(Rows from an object dataset)
-=-=-

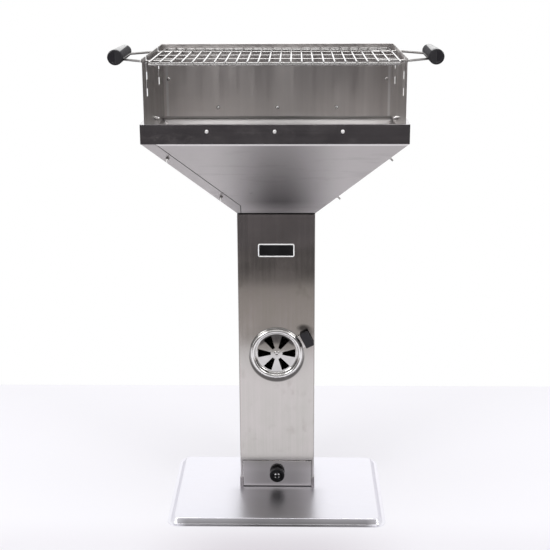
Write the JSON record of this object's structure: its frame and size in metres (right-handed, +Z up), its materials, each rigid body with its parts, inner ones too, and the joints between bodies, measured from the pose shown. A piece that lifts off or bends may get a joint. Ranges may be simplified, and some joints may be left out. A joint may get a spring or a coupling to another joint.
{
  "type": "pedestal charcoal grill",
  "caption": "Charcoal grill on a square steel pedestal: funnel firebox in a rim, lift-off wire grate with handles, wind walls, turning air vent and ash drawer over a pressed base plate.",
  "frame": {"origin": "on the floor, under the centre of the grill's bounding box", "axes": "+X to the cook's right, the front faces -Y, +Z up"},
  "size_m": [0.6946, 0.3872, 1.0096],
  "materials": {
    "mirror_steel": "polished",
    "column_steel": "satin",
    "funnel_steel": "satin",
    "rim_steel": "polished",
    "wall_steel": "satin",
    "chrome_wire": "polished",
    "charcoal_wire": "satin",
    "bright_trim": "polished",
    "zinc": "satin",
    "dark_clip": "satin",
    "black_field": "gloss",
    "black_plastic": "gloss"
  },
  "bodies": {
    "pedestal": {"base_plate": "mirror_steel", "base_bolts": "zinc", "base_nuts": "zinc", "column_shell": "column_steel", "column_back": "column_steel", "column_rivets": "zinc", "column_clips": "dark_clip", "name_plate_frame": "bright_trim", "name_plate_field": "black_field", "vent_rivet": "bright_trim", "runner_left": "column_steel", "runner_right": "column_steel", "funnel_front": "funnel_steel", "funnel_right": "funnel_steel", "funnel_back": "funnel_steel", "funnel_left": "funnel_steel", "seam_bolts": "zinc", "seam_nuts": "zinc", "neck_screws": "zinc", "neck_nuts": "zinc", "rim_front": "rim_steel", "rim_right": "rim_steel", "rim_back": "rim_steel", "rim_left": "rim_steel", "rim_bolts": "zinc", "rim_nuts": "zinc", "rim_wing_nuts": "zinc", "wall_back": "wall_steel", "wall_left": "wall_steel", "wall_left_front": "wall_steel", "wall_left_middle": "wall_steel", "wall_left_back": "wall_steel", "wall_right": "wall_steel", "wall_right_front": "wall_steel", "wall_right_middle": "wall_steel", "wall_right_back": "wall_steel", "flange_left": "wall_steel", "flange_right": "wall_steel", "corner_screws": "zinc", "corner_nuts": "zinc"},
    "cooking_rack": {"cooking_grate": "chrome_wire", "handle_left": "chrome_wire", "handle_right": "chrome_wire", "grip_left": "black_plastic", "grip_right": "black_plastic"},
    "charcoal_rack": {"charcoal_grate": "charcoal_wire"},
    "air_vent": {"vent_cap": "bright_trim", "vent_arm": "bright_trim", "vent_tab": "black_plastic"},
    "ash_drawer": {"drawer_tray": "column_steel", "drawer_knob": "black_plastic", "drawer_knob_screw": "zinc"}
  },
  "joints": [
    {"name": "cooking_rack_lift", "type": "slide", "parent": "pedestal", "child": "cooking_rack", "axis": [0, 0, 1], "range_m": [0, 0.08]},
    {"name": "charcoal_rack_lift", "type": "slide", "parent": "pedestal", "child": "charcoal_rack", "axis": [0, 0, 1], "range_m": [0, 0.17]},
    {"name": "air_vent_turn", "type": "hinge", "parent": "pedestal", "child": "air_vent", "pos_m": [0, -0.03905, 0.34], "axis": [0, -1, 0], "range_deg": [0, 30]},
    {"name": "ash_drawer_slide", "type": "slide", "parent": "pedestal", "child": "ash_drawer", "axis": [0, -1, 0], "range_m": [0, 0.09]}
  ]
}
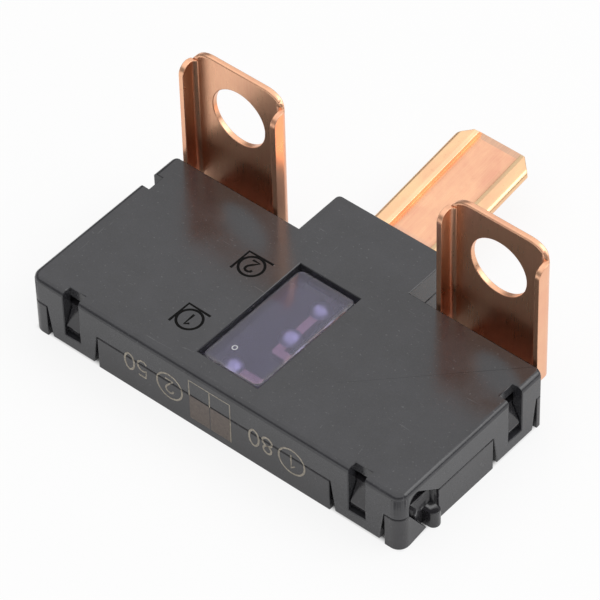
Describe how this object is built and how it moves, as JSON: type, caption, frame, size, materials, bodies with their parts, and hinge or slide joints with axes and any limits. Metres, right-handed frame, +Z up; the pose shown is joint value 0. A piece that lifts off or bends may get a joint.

-=-=-

- WHAT YOU ARE ASKED TO DO
What is the number of lines in the records that contain the word "axes"? Answer with the number and nothing else.

- RIGHT ANSWER
2